Leni Walendy não se dá por vencida nem mesmo com o avanço das escolas particulares. Ex-secretária de Educação de Mauá e atual dirigente de ensino de Santo André, essa veterana professora acredita piamente na escola pública. Enumera avanços como as cinco horas de aulas por período, a abertura à participação da comunidade escolar e a conquista de autonomia para cada estabelecimento montar sua proposta pedagógica. Defende a requalificação dos professores e diz que as escolas também têm lição de casa a fazer: devem ser menos conteudistas -- ou seja, deixar de enfatizar apenas fórmulas químicas e regras gramaticais e humanizar mais a relação com os alunos.


Os pais estão de cabelos em pé. O Udemo (Sindicato de Especialistas de Educação do Magistério Oficial do Estado de São Paulo) acaba de quantificar o tamanho da violência nas escolas: pelo menos 90% de 429 escolas estaduais tiveram algum caso de violência, como alunos com armas de fogo, depredação e desacato a professor, e 7% registraram homicídios. Como enfrentar isso?

Leni Walendi -- A violência não é das escolas. É da sociedade. A sociedade está violenta e a escola é apenas um dos desaguadouros desse problema. Digo mais: o problema não é brasileiro. Vimos o caso recente do jovem que matou 17 pessoas numa escola da Alemanha, incluindo 13 professores, porque foi expulso. Nos Estados Unidos temos casos assim frequentemente. Creio que há uma falta de perspectiva generalizada da juventude em todo o mundo. O jovem está sem chão, com famílias desestruturadas, o desemprego crescente, a disseminação das drogas e a banalização da vida.

Como agente social, a intervenção da escola tem de ser preventiva. Desde 1999, no Estado de São Paulo, a rede pública discute o aumento da violência promovendo o que chamamos de educação para a paz. Abrimos espaço para discussões que levem o jovem a se sentir protagonista do seu mundo e das mudanças. Outra iniciativa é o Parceiros do Futuro, em que a escola é aberta à comunidade para atividades esportivas, de informática, palestras com voluntários sobre drogas, sexo, gravidez precoce e outros temas juvenis. Em Santo André, por exemplo, 10 escolas desenvolvem a experiência, levada sobretudo à periferia, que não tem muitas alternativas de entretenimento.

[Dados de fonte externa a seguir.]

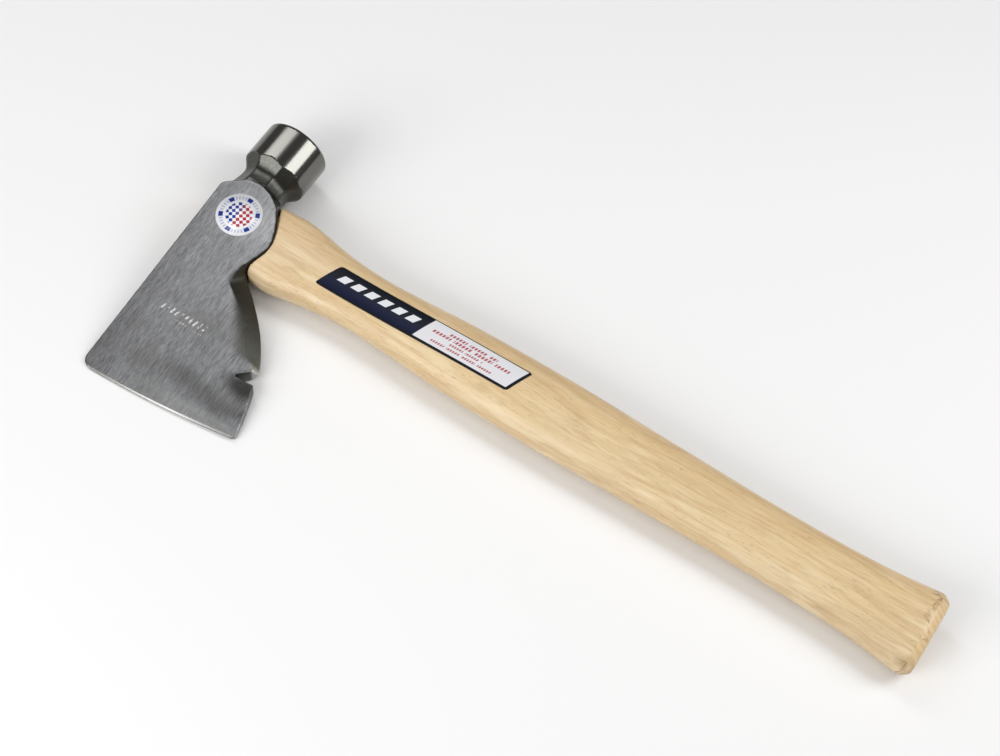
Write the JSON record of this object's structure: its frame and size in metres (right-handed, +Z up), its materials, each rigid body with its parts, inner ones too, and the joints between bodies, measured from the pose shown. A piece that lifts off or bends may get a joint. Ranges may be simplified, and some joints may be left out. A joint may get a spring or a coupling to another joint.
{
  "type": "half hatchet",
  "caption": "Half hatchet: forged steel head with a round striking poll, broad blade and V nail slot, wedged on a straight wooden handle with a flared butt.",
  "frame": {"origin": "centre of the bounding box on the bench that the tool lies on, flat on its side", "axes": "+X along the handle from the head to the butt, +Y towards the striking face of the poll, +Z up from the bench through the upper cheek"},
  "size_m": [0.4482, 0.176, 0.0408],
  "materials": {
    "forged_steel": "ground and brushed cheeks, darker forged neck, polished poll",
    "hickory": "sanded and clear lacquered, satin",
    "wedge_wood": "plain end grain",
    "wedge_steel": "plain dull steel",
    "label": "printed film, navy and white panels",
    "sticker": "printed film, white with blue and red marks"
  },
  "bodies": {
    "root": {"head": "forged_steel", "handle": "hickory", "wood_wedge": "wedge_wood", "steel_wedge_1": "wedge_steel", "steel_wedge_2": "wedge_steel", "handle_label": "label", "head_sticker": "sticker"}
  },
  "joints": []
}
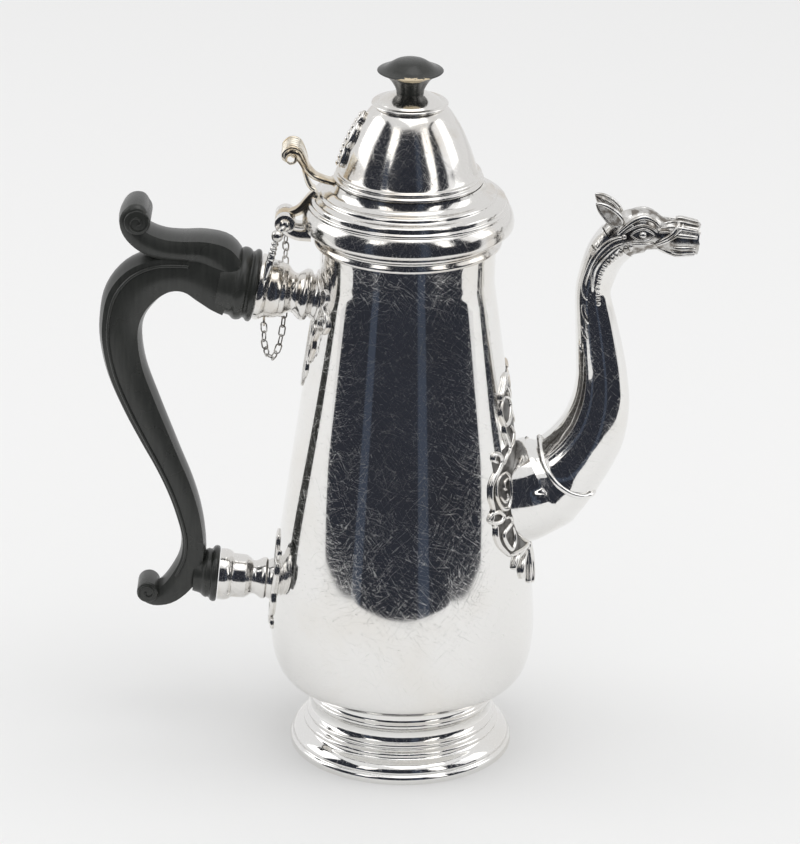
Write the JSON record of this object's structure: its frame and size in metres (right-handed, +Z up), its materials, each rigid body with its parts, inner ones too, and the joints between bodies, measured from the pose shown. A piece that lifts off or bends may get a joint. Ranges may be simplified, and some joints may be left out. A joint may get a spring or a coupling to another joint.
{
  "type": "coffee pot",
  "caption": "Tall silver coffee pot with a hinged domed lid, an ebonised wood scroll handle and a spout ending in a fluted beast's head.",
  "frame": {"origin": "centre of the whole pot's bounding box, at the bottom of its foot", "axes": "+Z up, +X towards the spout with the handle on -X, +Y across the pot"},
  "size_m": [0.2119, 0.0952, 0.26],
  "materials": {
    "silver": "polished silver with fine wear scratches",
    "ebonised_wood": "satin black stain, worn paler at the edges"
  },
  "bodies": {
    "pot": {"body_shell": "silver", "foot": "silver", "rim_moulding": "silver", "body_knuckle_near": "silver", "body_knuckle_far": "silver", "upper_socket": "silver", "lower_socket": "silver", "upper_tenon_pin": "silver", "lower_tenon_pin": "silver", "upper_backplate": "silver", "lower_backplate": "silver", "handle": "ebonised_wood", "spout_lower": "silver", "spout_upper": "silver", "beast_head": "silver", "spout_backplate": "silver", "ear_near": "silver", "ear_far": "silver", "chain_ring": "silver", "chain_staple": "silver", "chain_link_01": "silver", "chain_link_02": "silver", "chain_link_03": "silver", "chain_link_04": "silver", "chain_link_05": "silver", "chain_link_06": "silver", "chain_link_07": "silver", "chain_link_08": "silver", "chain_link_09": "silver", "chain_link_10": "silver", "chain_link_11": "silver", "chain_link_12": "silver", "chain_link_13": "silver", "chain_link_14": "silver", "chain_link_15": "silver", "chain_link_16": "silver", "chain_link_17": "silver", "chain_link_18": "silver", "chain_link_19": "silver", "chain_link_20": "silver", "chain_link_21": "silver", "chain_link_22": "silver"},
    "lid": {"lid_dome": "silver", "lid_flange": "silver", "lid_bezel": "silver", "finial_plate": "silver", "finial_knob": "ebonised_wood", "finial_washer": "silver", "finial_nut": "silver", "finial_screw": "silver", "lid_strap": "silver", "thumbpiece": "silver", "lid_hinge_lug": "silver"},
    "pin": {"hinge_pin": "silver", "pin_drop": "silver"}
  },
  "joints": [
    {"name": "lid_hinge", "type": "hinge", "parent": "pot", "child": "lid", "pos_m": [-0.0401, 0, 0.2005], "axis": [0, -1, 0], "range_deg": [0, 96]},
    {"name": "pin_swing", "type": "hinge", "parent": "pot", "child": "pin", "pos_m": [-0.0401, 0, 0.2005], "axis": [0, 1, 0], "range_deg": [-40, 2]}
  ]
}
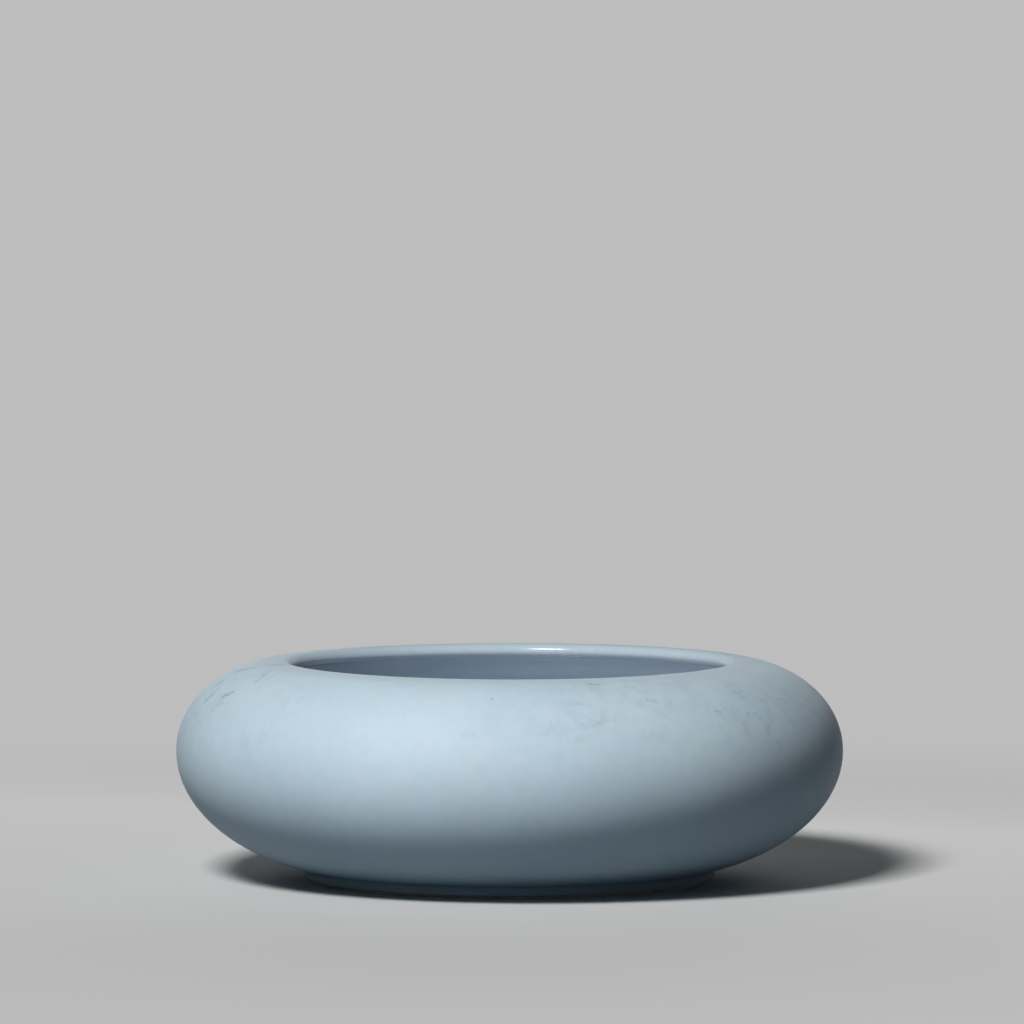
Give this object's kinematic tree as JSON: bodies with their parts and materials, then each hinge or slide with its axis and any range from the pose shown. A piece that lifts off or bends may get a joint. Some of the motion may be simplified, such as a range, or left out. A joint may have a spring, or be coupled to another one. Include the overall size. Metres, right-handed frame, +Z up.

Além de mais policiamento, o governo do Estado promete que todas as escolas serão equipadas com câmaras filmadoras. Alguns educadores temem que isso intimide o ambiente e gere ainda mais depredações e indisciplina.

Leni Walendi -- Cada escola pode aderir ou não às câmaras. Cada núcleo vai avaliar qual a melhor forma de trabalhar e conquistar a comunidade. Como mencionei, há escolas que preferem se abrir às atividades extracurriculares. O que mais gostaria de destacar, entretanto, é que o papel preventivo à violência passa pela humanização do ensino. Temos de nos apegar à questão dos valores morais, da solidariedade e da cidadania. Na rede pública ou particular, o professor tem de deixar de ser apenas conteudista -- de falar só de fórmulas químicas, cálculos matemáticos e regras gramaticais -- para aprofundar o olhar sobre cada aluno. Só assim conseguirá conhecer a classe e ajudar a transformar essas crianças e jovens.



Que tipo de problemas passaram a existir?

Leni Walendy -- Com a universalização do ensino público, as escolas passaram a receber montanhas de crianças e jovens de variados perfis. Antigamente, ia para a escola particular quem precisava de aprofundamento porque não conseguia acompanhar o ritmo da rede oficial. Com a política da escola para todos, a rede pública passou a receber desde o filho de mãe solteira e o jovem da classe média até contingentes das faixas menos favorecidas. 

É claro que houve um choque de identidades, até porque o comportamento social também mudou muito rapidamente. A própria família mudou os valores, a mãe trabalhadora está mais ausente do lar, o pai tem mais preocupações com o emprego e renda, as informações passaram a correr o mundo on-line e a juventude incorporou outros hábitos de liberdade. Esse desafio para além de soluções técnicas exige uma alteração de mentalidade do próprio magistério, em face das novas responsabilidades profissionais. Os pais passaram para à responsabilidade da escola praticamente toda a educação e formação dos filhos.


Ou seja, o ensino público tem jeito?

Leni Walendy -- Claro que sim. Temos avanços inquestionáveis. Conquistamos cinco horas de aulas por período, cada estabelecimento tem autonomia para fazer sua proposta pedagógica, além de ter independência para o regimento escolar. Todas se abriram à participação da comunidade escolar. Ou seja, a escola não é do diretor nem do professor; é da comunidade onde atua.